▶ _Exercise prompt_: Wherever the word "this" appears in a line, extract that line.

▶ _Data segment_:
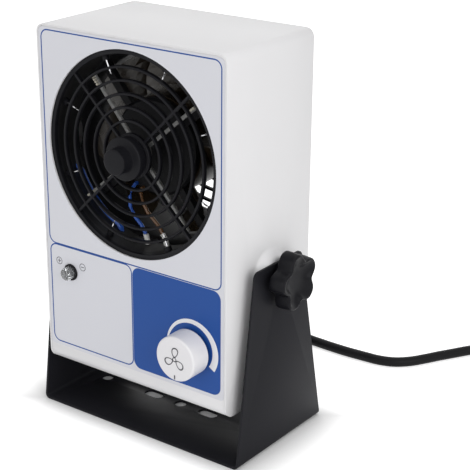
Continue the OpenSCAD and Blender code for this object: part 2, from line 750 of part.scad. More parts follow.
module lamp_nut() {
    z = bottom_z + lamp_lift;
    color("silver") difference() {
        rod_y(-lamp_x, z, panel_back, panel_back + 2.4, 6.4, 6);
        rod_y(-lamp_x, z, panel_back - 1, panel_back + 4, 4.02);
    }
}

module fuse_holder() {
    color([0.1, 0.1, 0.11]) {
        rod_y(fuse_x, fuse_z, rear_inner - 26, rear_y, 6);
        turned_y(fuse_x, rear_y, fuse_z) mirror([0, 1]) polygon([[0, 0], [8.5, 0], [8.5, 2], [6.6, 2.6], [6.3, 8], [0, 8.3]]);
    }
}

module earth_stud() {
    color([0.75, 0.65, 0.3]) {
        rod_y(earth_x, earth_z, rear_inner - 8, rear_y + 9, 2);
        difference() {
            rod_y(earth_x, earth_z, rear_y, rear_y + 3.2, 4, 6);
            rod_y(earth_x, earth_z, rear_y - 1, rear_y + 9, 1.9);
        }
    }
}

// Tapered strain relief, with a collar outside the rear panel.
module cord_gland() {
    color([0.1, 0.1, 0.11]) difference() {
        union() {
            rod_y(gland_x, gland_z, rear_inner - 9, rear_y, 6);
            turned_y(gland_x, rear_y, gland_z) mirror([0, 1])
                polygon([[0, 0], [8, 0], [8, 2.4], [6.4, 3.4], [4.4, gland_l], [0, gland_l]]);
        }
        rod_y(gland_x, gland_z, rear_inner - 10, rear_inner - 2, cord_r);
    }
}

module gland_nut() {
    color([0.1, 0.1, 0.11]) difference() {
        rod_y(gland_x, gland_z, rear_inner - 4, rear_inner, 8.5, 6);
        rod_y(gland_x, gland_z, rear_inner - 5, rear_inner + 1, 6.02);
    }
}

// ---------------------------------------------------------------- tilt joint

module tilt_nuts() {
    color("silver") for (s = [-1, 1]) {
        x0 = half_w + boss_h - cover_t - 6;
        x1 = half_w + boss_h - cover_t;
        difference() {
            rod_x(tilt_y, pivot_z, min(s * x0, s * x1), max(s * x0, s * x1), 6.5, 6);
            rod_x(tilt_y, pivot_z, -stand_w, stand_w, tilt_stud_r + 0.05);
        }
    }
}

module tilt_washers() {
    color([0.5, 0.5, 0.5]) for (s = [-1, 1]) difference() {
        rod_x(tilt_y, pivot_z, min(s * (half_w + boss_h), s * (arm_inner - 0.05)),
            max(s * (half_w + boss_h), s * (arm_inner - 0.05)), 9);
        rod_x(tilt_y, pivot_z, -stand_w, stand_w, tilt_bore_r);
    }
}

function star_angle(k) = 29 + 360 / star_lobes * k;

// Outline of the knob's grip: round lobes joined by shallow flutes.
module star_outline() {
    lobe_r = 5.2;
    lobe_c = star_r - lobe_r;
    flute_c = star_r + 3.4;
    half_step = 180 / star_lobes;
    flute_r = norm([flute_c * cos(half_step) - lobe_c, flute_c * sin(half_step)]) - lobe_r + 0.1;
    difference() {
        union() {
            circle(r = star_r - 3);
            for (k = [0:star_lobes - 1]) rotate(star_angle(k)) translate([lobe_c, 0]) circle(r = lobe_r, $fn = 32);
        }
        for (k = [0:star_lobes - 1]) rotate(star_angle(k + 0.5)) translate([flute_c, 0]) circle(r = flute_r);
    }
}

// Hand knob with its axis along +Z and its collar at z = 0; the grip tapers a little towards a
// rounded front edge, and its face is dished round the screw's cap.
module star_knob() {
    base = 3.8;
    top = base + star_h;
    rotate_extrude() polygon([[0, 0], [8.2, 0], [9.2, base + 0.5], [0, base + 0.5]]);
    intersection() {
        translate([0, 0, base]) linear_extrude(star_h) star_outline();
        rotate_extrude() polygon(concat([[0, base - 1], [star_r - 1.2, base - 1], [star_r + 0.2, base + 1.4],
            [star_r - 1, top - 2.6]], arc([star_r - 3.4, top - 2.4], 2.4, 0, 90, 4),
            [[11.6, top], [6.4, top - 3.6], [6.4, top - 3], [0, top - 3]]));
    }
}

module tilt_knob(s) {
    color([0.1, 0.1, 0.11]) translate([s * collar_x, tilt_y, pivot_z]) rotate([0, s * 90, 0]) difference() {
        rotate(s > 0 ? 90 : -90) mirror([s > 0 ? 0 : 1, 0, 0]) star_knob();
        translate([0, 0, -1]) cylinder(h = 8, r = tilt_stud_r + 0.05);
    }
}

module tilt_stud(s) {
    inner = half_w + boss_h - cover_t - 10;
    color("silver") rod_x(tilt_y, pivot_z, min(s * inner, s * (collar_x + 7)), max(s * inner, s * (collar_x + 7)), tilt_stud_r);
}

// ---------------------------------------------------------------- power cord

module cord_lead() {
    color([0.1, 0.1, 0.11]) tube(LEAD, cord_r, 10);
}

module cord_tail() {
    color([0.1, 0.1, 0.11]) tube(TAIL, cord_r, 10);
}

module cord_coil() {
    color([0.1, 0.1, 0.11]) translate([coil_c[0], coil_c[1], 0]) rotate_extrude()
        polygon(rounded_rect(coil_inner, 0, coil_outer, coil_h, [3, 3, 3, 3]));
}

// Moulded three-pin mains plug, lying on its side.
module plug_body() {
    color([0.1, 0.1, 0.11]) {
        rod_x(plug_y, plug_z, plug_x, plug_x + 26, 4.6);
        translate([plug_x, plug_y, plug_z]) rotate([0, 90, 0]) cylinder(h = 16, r1 = cord_r, r2 = 6);
        difference() {
            block([plug_x + 16, plug_y - 12.5, 0], [plug_x + 42, plug_y + 12.5, 20]);
            for (s = [-1, 1]) translate([plug_x + 17, plug_y + s * 21, -1]) cylinder(h = 22, r = 14);
        }
    }
}

module plug_pins() {
    x0 = plug_x + 42;
    blade_z = plug_z + 4.9;
    color("silver") {
        for (s = [-1, 1])
            block([x0, plug_y + s * 6.35 - 0.75, blade_z - 3.15], [x0 + 17, plug_y + s * 6.35 + 0.75, blade_z + 3.15]);
        rod_x(plug_y, blade_z - 11.9, x0, x0 + 20, 2.4);
    }
}

// ---------------------------------------------------------------- the part

stand_bracket();
chassis();
cover();
cover_screws();
front_overlay();
outlet_grille();
duct_ring();
emitter_sockets();
emitter_needles();
hv_lead();
lead_sleeves();
cleaner_knob();
cleaner_spider();
cleaner_bristles();
fan_frame();
fan_motor();
fan_bearings();
fan_rotor();
fan_shaft();
fan_studs();
fan_spacers();
fan_nuts();
fan_lead_blue();
fan_lead_brown();
rear_guard();
guard_screws();
guard_nuts();
hv_module();
circuit_board();
board_posts();
board_parts();
speed_control();
control_nut();
speed_knob();
lamp_bezel();
lamp_lens();
lamp_nut();
fuse_holder();
earth_stud();
cord_gland();
gland_nut();
tilt_nuts();
tilt_washers();
tilt_knob(1);  // right_tilt_knob
tilt_stud(1);  // right_tilt_stud
tilt_knob(-1);  // left_tilt_knob
tilt_stud(-1);  // left_tilt_stud
cord_lead();
cord_coil();
cord_tail();
plug_body();
plug_pins();
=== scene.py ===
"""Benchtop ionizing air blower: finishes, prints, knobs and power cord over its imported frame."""
import json
import logging
import math
from dataclasses import dataclass
from enum import Enum
from typing import Callable, Sequence

import bmesh
import bpy
import numpy as np
from mathutils import Matrix, Vector

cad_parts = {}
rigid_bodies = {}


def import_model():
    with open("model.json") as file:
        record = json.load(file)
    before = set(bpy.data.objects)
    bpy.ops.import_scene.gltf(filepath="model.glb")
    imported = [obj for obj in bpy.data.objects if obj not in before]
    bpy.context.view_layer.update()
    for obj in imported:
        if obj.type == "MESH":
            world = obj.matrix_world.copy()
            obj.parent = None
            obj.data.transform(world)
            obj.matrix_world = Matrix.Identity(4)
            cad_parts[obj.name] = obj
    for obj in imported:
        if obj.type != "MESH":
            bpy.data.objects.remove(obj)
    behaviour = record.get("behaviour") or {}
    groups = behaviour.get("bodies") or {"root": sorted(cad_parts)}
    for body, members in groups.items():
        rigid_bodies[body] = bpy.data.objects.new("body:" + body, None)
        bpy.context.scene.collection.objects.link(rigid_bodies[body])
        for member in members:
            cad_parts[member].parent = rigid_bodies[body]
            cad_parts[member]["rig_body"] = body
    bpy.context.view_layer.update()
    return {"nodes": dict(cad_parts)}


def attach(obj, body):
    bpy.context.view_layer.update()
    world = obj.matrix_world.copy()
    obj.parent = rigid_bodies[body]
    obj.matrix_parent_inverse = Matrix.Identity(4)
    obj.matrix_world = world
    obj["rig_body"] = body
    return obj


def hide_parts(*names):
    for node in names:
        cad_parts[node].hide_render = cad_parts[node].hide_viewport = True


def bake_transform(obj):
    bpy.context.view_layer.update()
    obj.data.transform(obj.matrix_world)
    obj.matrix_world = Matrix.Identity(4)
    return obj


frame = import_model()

LOG = logging.getLogger("blower")
MM = 0.001
NODES = frame["nodes"]


class Body(str, Enum):
    """Rigid bodies that pieces ride on."""

    STAND = "stand"
    HOUSING = "housing"
    IMPELLER = "impeller"
    CLEANER = "cleaner"
    DIAL = "speed_dial"
    RIGHT = "right_clamp"
    LEFT = "left_clamp"


# ---------------------------------------------------------------- surfaces


def make_object(
    name: str, points: np.ndarray, faces: Sequence[Sequence[int]], crease: float = 35
) -> bpy.types.Object:
    """Make a smooth-shaded mesh object from points in millimetres.

    Args:
        name: the piece's name.
        points: an (n, 3) array in millimetres.
        faces: indices of each face's corners, outwards by the right-hand rule.
        crease: edges sharper than this many degrees stay sharp.
    Returns:
        The new object, at the origin.
    """
    mesh = bpy.data.meshes.new(name)
    mesh.from_pydata((np.asarray(points).reshape(-1, 3) * MM).tolist(), [], [list(f) for f in faces])
    mesh.update()
    obj = bpy.data.objects.new(name, mesh)
    bpy.context.scene.collection.objects.link(obj)
    finish_normals(obj, crease)
    return obj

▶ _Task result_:
Continue the OpenSCAD and Blender code for this object: part 2, from line 750 of part.scad. More parts follow.
        crease: edges sharper than this many degrees stay sharp.